Based on these 4 reasons, the quality of the paper is very bad, and the experimental results are not convincing. Thus, I reject this paper to publish.

Review #3
Anonymous submitted on 05/Oct/2020
Major Revision
Review Comment:

This paper aims to address the problem of knowledge denoising in the Chinese encyclopedia system. The authors propose a Cartesian product mapping based method together with the parallel optimization using Spark for quantification of encyclopedia KB.

The structure of the paper needs to be improved, since after reading the first a few sections with a lot of concept definitions and background descriptions, it is still not clear to me what is the concrete technical task the work aims to solve.

There are many concepts and formulas formally defined in the paper without examples to explain them, which are definitely necessary to help understanding. For instance, in Sec. 4.1, an example would be needed to better explain the definition of potential function and what is the purpose of it.

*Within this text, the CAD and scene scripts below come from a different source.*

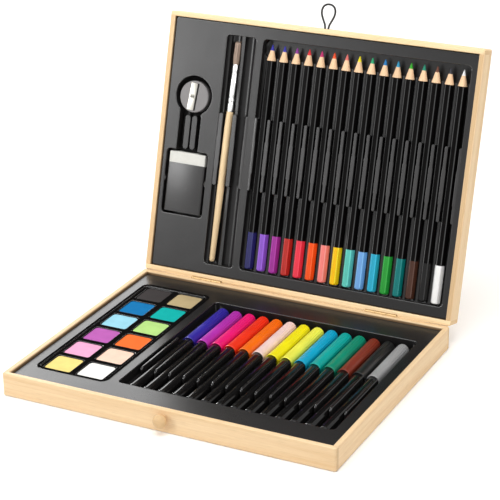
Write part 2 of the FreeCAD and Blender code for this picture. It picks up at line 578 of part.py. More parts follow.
def tool_column_cuts(top):
    """Pods and cutting tools of the sharpener recess, the finger groove and the eraser recess."""
    seat_y = SHARPENER_SHIFT - SHARPENER_DROP
    eraser_floor = PANEL + SHEET
    eraser_end = ERASER_SHIFT + ERASER_RECESS_LENGTH / 2
    step = LID_FACE - SHARPENER_STEP
    seat = LID_FACE - SHARPENER_SINK - SHARPENER_THICK - LOOSE
    seat_radius = SHARPENER_RADIUS + LOOSE
    groove_floor = LID_FACE - GROOVE_DEPTH
    half = GROOVE_WIDTH / 2
    farthest = half + abs(GROOVE_X - SHARPENER_X)
    groove_end = SHARPENER_SHIFT - math.sqrt(SHARPENER_STEP_RADIUS ** 2 - farthest ** 2)
    pods = [pod(TOOL_X, ERASER_SHIFT, ERASER_RECESS_WIDTH, ERASER_RECESS_LENGTH, eraser_floor,
                LID_FACE, WELL_CORNER),
            rod(SHARPENER_STEP_RADIUS + SHEET, SHARPENER_X, SHARPENER_SHIFT, step - SHEET,
                LID_FACE - step + SHEET),
            rod(seat_radius + SHEET, SHARPENER_X, seat_y, seat - SHEET, LID_FACE - seat + SHEET),
            block(GROOVE_X - half - SHEET, GROOVE_X + half + SHEET, eraser_end - SHEET,
                  groove_end + SHEET, groove_floor - SHEET, LID_FACE)]
    cuts = [pad(TOOL_X, ERASER_SHIFT, ERASER_RECESS_WIDTH, ERASER_RECESS_LENGTH, eraser_floor,
                top, WELL_CORNER),
            rod(SHARPENER_STEP_RADIUS, SHARPENER_X, SHARPENER_SHIFT, step, top - step),
            rod(seat_radius, SHARPENER_X, seat_y, seat, top - seat),
            block(GROOVE_X - half, GROOVE_X + half, eraser_end - SHEET, groove_end, groove_floor, top)]
    return pods, cuts


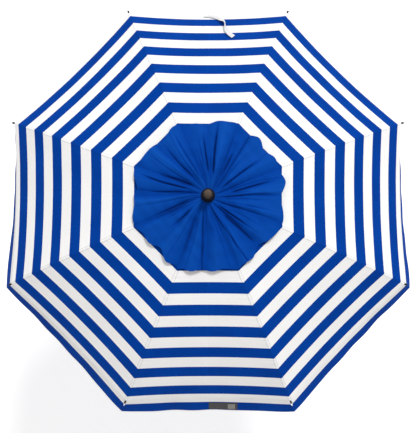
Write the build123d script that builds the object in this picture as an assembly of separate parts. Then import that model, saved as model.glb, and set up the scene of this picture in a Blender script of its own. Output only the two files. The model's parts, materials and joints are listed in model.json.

It seems that this paper has some overlaps with the existing work "A Novel Large-scale Chinese Encyclopedia Knowledge Parallel Refining Method Based on MapReduce" published by the same authors. Therefore, the authors have to describe besides the used infrastructure, i.e., Spark in this work rather than MapReduce in previous one, what is the major difference of this work from the previous one from an algorithmic perspective.

Overall, this paper seems to be more like an engineering effort. Therefore, the authors need to more clearly clarify the research contributions.